Олег Ролдугин: Нет, они стали проводиться активнее, наверное, после Крыма (это 2015 год), а еще более активно – уже к 2020 году. Не секрет, что какие-то планы были.

Олег Ролдугин
Олег Ролдугин

Елена Рыковцева: Правильно я понимаю, что по этим стройкам, если бы вы занялись этим раньше, а не сейчас, можно было бы делать вывод об этих планах, о которых мы теперь знаем, к сожалению, по факту?

Олег Ролдугин: Пожалуй, да. Все мое расследование основано на открытых данных, любой мог получить эту информацию, в том числе зарубежные спецслужбы, если бы они захотели сделать из этого какие-то выводы. Или не хотели, или выводы были сделаны, но остались в секретных папках.
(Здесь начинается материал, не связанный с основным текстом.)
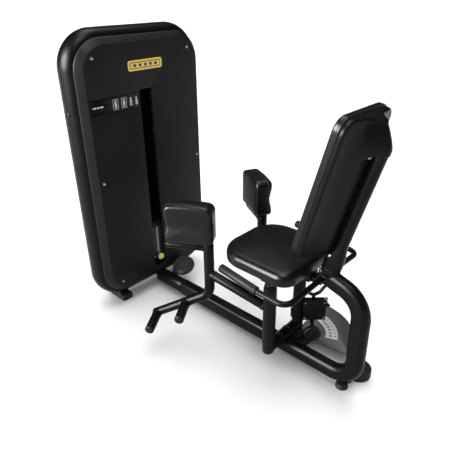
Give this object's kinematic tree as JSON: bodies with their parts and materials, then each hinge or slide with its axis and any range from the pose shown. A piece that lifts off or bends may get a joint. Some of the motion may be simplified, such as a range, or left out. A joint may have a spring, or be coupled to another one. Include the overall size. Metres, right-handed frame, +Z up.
{
  "type": "seated hip adduction machine",
  "caption": "Selectorised seated hip adduction machine: tall shielded weight tower, floor beam, adjustable leg levers with knee pads, seat, raked backrest and side handles.",
  "frame": {"origin": "middle of the footprint, on the floor", "axes": "+Z up, +Y from the seat to the weight tower, +X to the seated user's right"},
  "size_m": [0.9496, 1.5577, 1.4799],
  "materials": {
    "frame_paint": "satin black powder coat",
    "textured_shell": "fine-grained black moulding",
    "gloss_placard": "gloss black",
    "upholstery": "black synthetic leather, soft sheen",
    "rubber": "matt black",
    "bright_steel": "polished",
    "cast_iron": "dark grey, satin",
    "yellow_plastic": "bright yellow",
    "coated_cable": "black coated cable"
  },
  "bodies": {
    "frame": {"seat_frame": "frame_paint", "rear_frame": "frame_paint", "main_beam": "frame_paint", "beam_sleeve": "frame_paint", "tower_surround": "frame_paint", "top_beam": "frame_paint", "stack_base": "frame_paint", "back_tube": "frame_paint", "handlebar_left": "frame_paint", "handlebar_right": "frame_paint", "front_shield": "textured_shell", "rear_shield": "textured_shell", "back_shell": "textured_shell", "pulley_cover": "textured_shell", "placard": "gloss_placard", "seat_cushion": "upholstery", "back_cushion": "upholstery", "rear_foot": "rubber", "stabiliser_foot": "rubber", "tower_foot_left": "rubber", "tower_foot_right": "rubber", "stack_bumper_left": "rubber", "stack_bumper_right": "rubber", "grip_left": "rubber", "grip_right": "rubber", "guide_rod_left": "bright_steel", "guide_rod_right": "bright_steel", "badge": "yellow_plastic", "drive_cable": "coated_cable"},
    "weight_stack": {"weight_plate_pinned": "cast_iron", "weight_plates_upper": "cast_iron", "stack_top_plate": "frame_paint", "selector_rod": "bright_steel", "stack_cable": "coated_cable"},
    "selector_pin": {"selector_pin": "bright_steel", "selector_knob": "yellow_plastic"},
    "top_pulley": {"top_pulley": "rubber"},
    "low_pulley": {"low_pulley": "rubber"},
    "drive_quadrant": {"sector_plate": "frame_paint", "start_scale": "bright_steel", "cable_drum": "cast_iron", "right_pivot_shaft": "bright_steel"},
    "right_lever": {"right_lever_arm": "frame_paint", "right_leg_post": "frame_paint", "right_rear_peg": "frame_paint", "right_pad_bracket": "frame_paint", "right_knee_pad": "upholstery", "selector_housing": "frame_paint", "selector_cover": "textured_shell"},
    "lock_pin": {"lock_pin": "bright_steel"},
    "selector_handle": {"selector_handle": "frame_paint"},
    "guide_roller": {"guide_roller": "rubber"},
    "left_shaft": {"left_pivot_shaft": "bright_steel"},
    "left_lever": {"left_lever_arm": "frame_paint", "left_leg_post": "frame_paint", "left_rear_peg": "frame_paint", "left_pad_bracket": "frame_paint", "left_knee_pad": "upholstery"}
  },
  "joints": [
    {"name": "stack_lift", "type": "slide", "parent": "frame", "child": "weight_stack", "axis": [0, 0, 1], "range_m": [0, 0.1], "deforming": ["stack_cable"]},
    {"name": "selector_pin_pull", "type": "slide", "parent": "weight_stack", "child": "selector_pin", "axis": [0, -1, 0], "range_m": [0, 0.1]},
    {"name": "top_pulley_spin", "type": "hinge", "parent": "frame", "child": "top_pulley", "pos_m": [0.02, 0.6735, 1.3], "axis": [0.8874, -0.461, 0], "range_deg": [-180, 180]},
    {"name": "low_pulley_spin", "type": "hinge", "parent": "frame", "child": "low_pulley", "pos_m": [0.04, 0.671, 0.078], "axis": [1, 0, 0], "range_deg": [-180, 180]},
    {"name": "drive_turn", "type": "hinge", "parent": "frame", "child": "drive_quadrant", "pos_m": [0.119, -0.353, 0.067], "axis": [0, 0, 1], "range_deg": [0, 25]},
    {"name": "start_position", "type": "hinge", "parent": "drive_quadrant", "child": "right_lever", "pos_m": [0.119, -0.353, 0.3], "axis": [0, 0, 1], "range_deg": [-30, 0]},
    {"name": "lock_pin_lift", "type": "slide", "parent": "right_lever", "child": "lock_pin", "axis": [0, 0, 1], "range_m": [0, 0.012], "stiffness_N_per_m": 800, "springref_m": -0.004},
    {"name": "release_handle_tilt", "type": "hinge", "parent": "right_lever", "child": "selector_handle", "pos_m": [0.14719, -0.41696, 0.29], "axis": [0.7314, 0.682, 0], "range_deg": [0, 15]},
    {"name": "roller_spin", "type": "hinge", "parent": "right_lever", "child": "guide_roller", "pos_m": [0.11145, -0.44755, 0.1013], "axis": [0.7314, 0.682, 0], "continuous": true},
    {"name": "left_shaft_turn", "type": "hinge", "parent": "frame", "child": "left_shaft", "pos_m": [-0.119, -0.353, 0.2], "axis": [0, 0, 1], "range_deg": [-25, 0]},
    {"name": "left_start_position", "type": "hinge", "parent": "left_shaft", "child": "left_lever", "pos_m": [-0.119, -0.353, 0.3], "axis": [0, 0, 1], "range_deg": [0, 30]}
  ],
  "couplings": [
    {"joint": "stack_lift", "follows": "drive_turn", "m_per_rad": 0.079},
    {"joint": "top_pulley_spin", "follows": "drive_turn", "ratio": -1.8209},
    {"joint": "low_pulley_spin", "follows": "drive_turn", "ratio": 1.9268},
    {"joint": "left_shaft_turn", "follows": "drive_turn", "ratio": -1},
    {"joint": "left_start_position", "follows": "start_position", "ratio": -1}
  ]
}
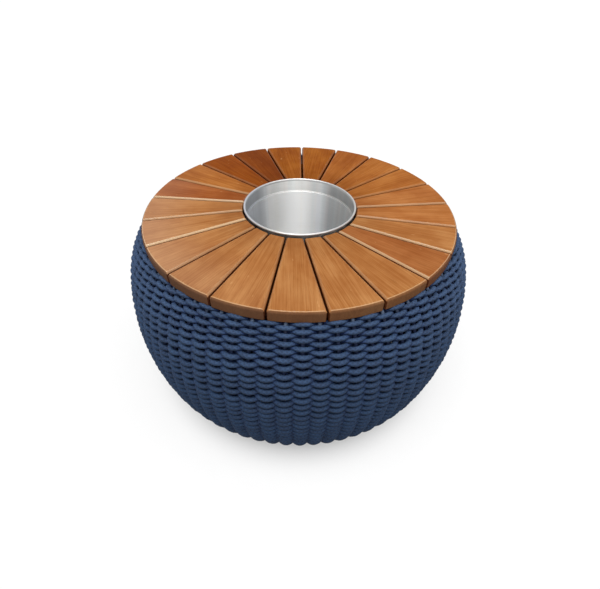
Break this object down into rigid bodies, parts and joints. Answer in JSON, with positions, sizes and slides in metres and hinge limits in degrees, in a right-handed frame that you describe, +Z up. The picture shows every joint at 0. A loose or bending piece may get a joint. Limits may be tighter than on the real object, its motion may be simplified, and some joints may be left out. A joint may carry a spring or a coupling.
{
  "type": "ice bucket coffee table",
  "caption": "Low round coffee table with a belly-shaped woven rope body, a top of radial wooden slats and a round metal ice bucket dropped into its centre.",
  "frame": {"origin": "on the floor under the middle of the table", "axes": "+Z up along the table's axis, -Y towards the front as pictured, +X to the right"},
  "size_m": [0.7099, 0.71, 0.4045],
  "materials": {
    "wood": "oiled and satin varnished hardwood, eased edges",
    "rope": "braided outdoor rope, navy blue, matt",
    "stakes": "navy powder coat, satin",
    "frame": "navy powder coat on aluminium, satin",
    "screws": "stainless",
    "glides": "black nylon",
    "bucket": "brushed, fine hoop-wise grain"
  },
  "bodies": {
    "table": {"slat_01": "wood", "slat_02": "wood", "slat_03": "wood", "slat_04": "wood", "slat_05": "wood", "slat_06": "wood", "slat_07": "wood", "slat_08": "wood", "slat_09": "wood", "slat_10": "wood", "slat_11": "wood", "slat_12": "wood", "slat_13": "wood", "slat_14": "wood", "slat_15": "wood", "slat_16": "wood", "slat_17": "wood", "slat_18": "wood", "slat_19": "wood", "slat_20": "wood", "slat_21": "wood", "outer_slat_ring": "frame", "inner_slat_ring": "frame", "bucket_seat_ring": "frame", "top_hoop": "frame", "base_hoop": "frame", "rib_1": "frame", "rib_2": "frame", "rib_3": "frame", "rib_4": "frame", "rib_5": "frame", "rib_6": "frame", "rib_7": "frame", "rail_1": "frame", "rail_2": "frame", "rail_3": "frame", "rail_4": "frame", "rail_5": "frame", "rail_6": "frame", "rail_7": "frame", "outer_slat_screws": "screws", "inner_slat_screws": "screws", "glide_1": "glides", "glide_2": "glides", "glide_3": "glides", "glide_4": "glides", "glide_5": "glides", "glide_6": "glides", "glide_7": "glides", "stakes": "stakes", "weave_outside": "rope", "weave_inside": "rope"},
    "bucket": {"ice_bucket": "bucket"}
  },
  "joints": [
    {"name": "bucket_lift", "type": "slide", "parent": "table", "child": "bucket", "axis": [0, 0, 1], "range_m": [0, 0.21]}
  ]
}
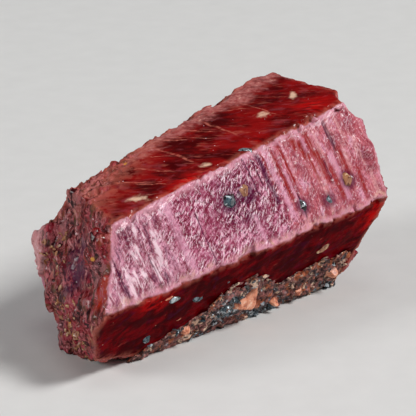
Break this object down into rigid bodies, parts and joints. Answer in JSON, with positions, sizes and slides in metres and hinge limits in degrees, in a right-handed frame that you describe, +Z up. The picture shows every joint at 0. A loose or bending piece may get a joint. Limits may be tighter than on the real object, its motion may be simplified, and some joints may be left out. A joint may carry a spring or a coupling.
{
  "type": "raw ruby crystal",
  "caption": "Rough tapered six-sided ruby prism with broken ends and a rind of rock matrix along its lower front edge, lying on a prism face.",
  "frame": {"origin": "middle of the underside of the specimen's box, on the surface that it rests on", "axes": "+X along the prism towards its broad end, +Z up from the prism face that it rests on, and the matrix rind on the -Y side"},
  "size_m": [0.0386, 0.0222, 0.0201],
  "materials": {
    "ruby": "etched satin prism faces and glassy dark red faces, with granular broken ends",
    "matrix": "granular matt rock of feldspar, mica and dark grains",
    "mica": "dark platy grains with a pearly glint",
    "feldspar": "orange and cream grains with a dull glassy break"
  },
  "bodies": {
    "root": {"ruby_crystal": "ruby", "matrix_rind": "matrix"}
  },
  "joints": []
}
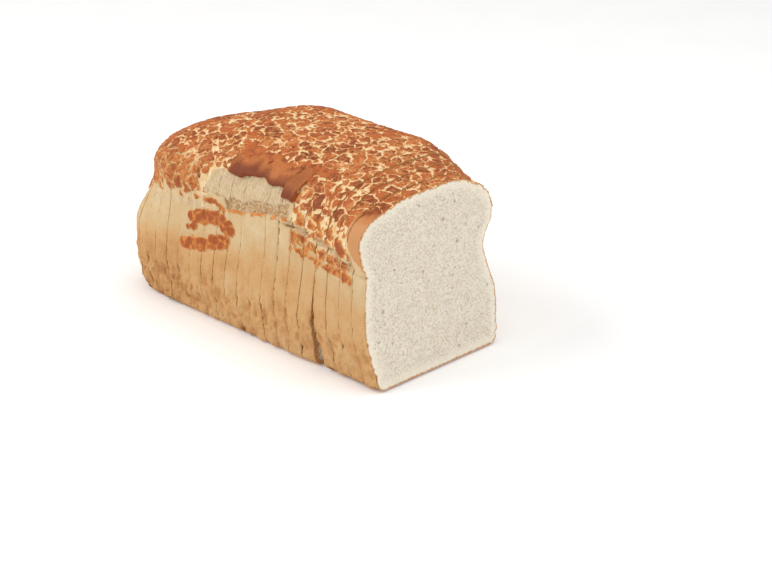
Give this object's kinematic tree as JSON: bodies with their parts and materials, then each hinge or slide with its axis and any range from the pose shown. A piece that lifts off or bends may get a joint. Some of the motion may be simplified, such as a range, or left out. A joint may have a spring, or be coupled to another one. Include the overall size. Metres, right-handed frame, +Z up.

Елена Рыковцева: С нами Павел Софронов, диггер, который занимался этими расследованиями. Расскажите, пожалуйста, как выглядит способ проникнуть туда, где даже мышь не должна проскользнуть, приблизиться к этим подземным работам, которые проводятся с этими бункерами?

Павел Софронов: Нельзя недооценивать балбесов путинской системы: там не только мышь может проскользнуть, но и обыкновенные люди. Все это, по крайней мере, на состояние 2014 года, когда мы там были, да и сейчас тоже, не особо охраняется. Многие объекты находятся в полуразрушенном, полузаброшенном состоянии. Многие из них, как правильно сказал Олег, с начала 2014 года начали активно восстанавливаться, достраиваться, или стали делаться какие-то ремонты. На системе безопасности пилятся огромные деньги. Подземное строительство – одно из самых дорогих, и потенциал для коррупции там достаточно большой. А если это еще и секретное подземное строительство, где можно попилить на безопасности, на охране, на сигнализациях, на обучении персонала и прочем, то тут вообще широкий простор для мечты жизни любого российского коррупционера.

Нельзя недооценивать балбесов путинской системы: там не только мышь может проскользнуть, но и обыкновенные люди

Елена Рыковцева: И для любого диггера, получается. Вы все-таки были там давно, уже не смогли увидеть все эти новые усовершенствования, несмотря на весь бардак (извините за жаргонное слово), вы не смогли туда попасть? В это Межгорье, которое описывается в статье.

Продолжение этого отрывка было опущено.